Modern historians have begun to debate whether Jamestown was indeed a grand foothold in the "New World" or just one of the most embarrassing footnotes in American history. Some even believe that the settlers may have resorted to cannibalism. And if that wasn’t enough to set Virginia's genteel historians on end, playwright Larry Kramer enraged them even more by suggesting that Jamestown was America's first homosexual colony.
Oh, and the copper and gold? Well, that turned out to be the Spaniards' ultimate joke on the effete English. There wasn’t any. Virginia was rich beyond imagination with all kinds of natural resources that England needed dearly. But the Virginia Company settlers were too blinded by the allure of easy mineral riches to recognize the bounty before their eyes.
As the 400th anniversary of the first settlers’ arrival approached, history lovers all over Virginia planned festivities to mark the occasion. Our resident fawning Anglophiles, who parse Ralph Lauren ads as carefully as Egyptologists do hieroglyphics, were whipped into a frenzy when the Queen of England made a pass through Virginia on her way to the horse races in Kentucky.
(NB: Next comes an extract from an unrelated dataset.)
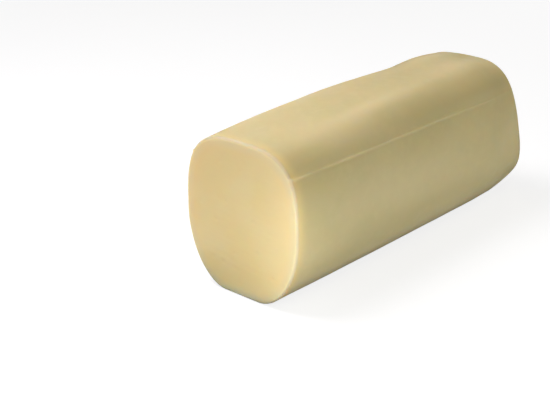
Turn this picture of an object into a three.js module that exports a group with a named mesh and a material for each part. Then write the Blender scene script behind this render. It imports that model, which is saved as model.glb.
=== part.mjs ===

Virginia Beach, which likes to say it’s where “America began,” put on a really swell reenactment of the first landing near Cape Henry. A more populist History Fair was staged on the oceanfront boardwalk. But as the photograph above attests, instead of the “naturals” they encountered in 1607, actors portraying the settlers in 2007 encountered “Ms. Virginia” and compared bust sizes.
That was well-written, Chris! Fascinating, isn't it. I often wonder what those first settlers really were like.